Y ya no digamos la construcción que hace Eggers de Orlok: un personaje sin contradicciones, plano, representación del capitalista despiadado que no necesita de la seducción ni del misterio del enigma para relacionarse con los otros. Es un personaje, además, impertérrito, que nada le atormenta: ni el peso de la eternidad ni el amor que presuntamente le debería dividir en tanto que fenómeno que le condena y al mismo tiempo le redime del peso de su inmortalidad.

Asimismo, muchas alabanzas que recibe la obra es por su marcado espíritu romántico. Sin embargo, dejando de lado la ambientación, los temas que aborda propios del movimiento (relación del individuo con la naturaleza, condición trágica, escisión razón/sentimiento, división ciencia/poesía…) lo son de forma parca, con dificultades para plasmar la tensión que representan en el paisaje teórico romántico. Por ejemplo, toda la cuestión de la división del personaje de Ellen y su rapto como manera de simbolizar el combate corporal entre lo sexual y la razón (Orlok es la metáfora de sus instintos mientras que su matrimonio lo es de su racionalidad), contradicción típicamente romántica, es abordada de manera esquemática, explícita, tosca por momentos, efectista en otros, sin introducir matices, ni complejizar la tesitura.

"Tal vez, tal y como apuntan Diego Salgado y Elisa McCausland, sea un Eggers que se esté aburguesando, pero lo que está claro es que la decisión que ha tomado es más que evidente: primar forma antes que contenido"

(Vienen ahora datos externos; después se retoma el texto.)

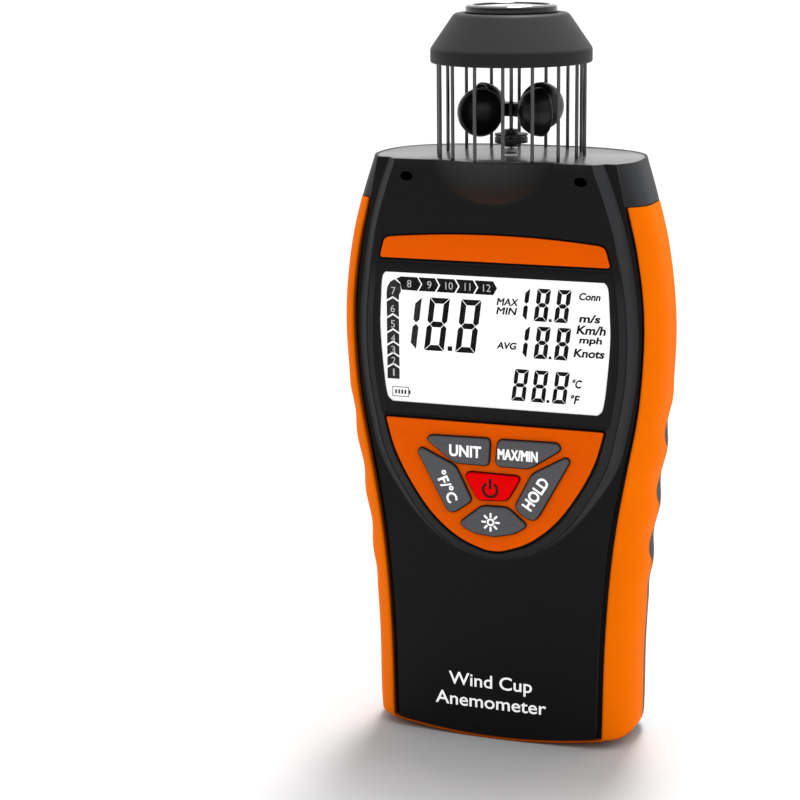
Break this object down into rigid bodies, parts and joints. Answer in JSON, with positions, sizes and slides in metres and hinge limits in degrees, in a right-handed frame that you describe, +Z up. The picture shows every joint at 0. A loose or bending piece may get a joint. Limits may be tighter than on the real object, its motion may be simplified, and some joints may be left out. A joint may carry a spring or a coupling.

Y es una lástima porque Eggers era uno de los autores que apuntaba alto (alto no, altísimo) con sus dos primeras propuestas. Ya con The Northman se percibe un más que evidente cambio en sus intereses dentro del panorama audiovisual y todo parecía indicar, tras su fracaso y siguiendo sus propias palabras, que jamás volvería a trabajar para una major y que centraría su carrera en volver a proyectos más minoritarios como fueron sus dos primeras obras, The Witch (2015) y The Lighthouse (2018). Pero no ha sido así, contradiciendo sus palabras. Tal vez, tal y como apuntan Diego Salgado y Elisa McCausland, sea un Eggers que se esté aburguesando, pero lo que está claro es que la decisión que ha tomado es más que evidente: primar forma antes que contenido, no arriesgarse en ofrecer una visión personal y autoral del mito y centrarse en una colección de imágenes sin dialéctica, apelar por un terror que cada vez tiene menos de elevado y mucho de soufflé, apostar por una imaginería que lejos de fascinar, avasalla por su constante reiteración de vacuidad.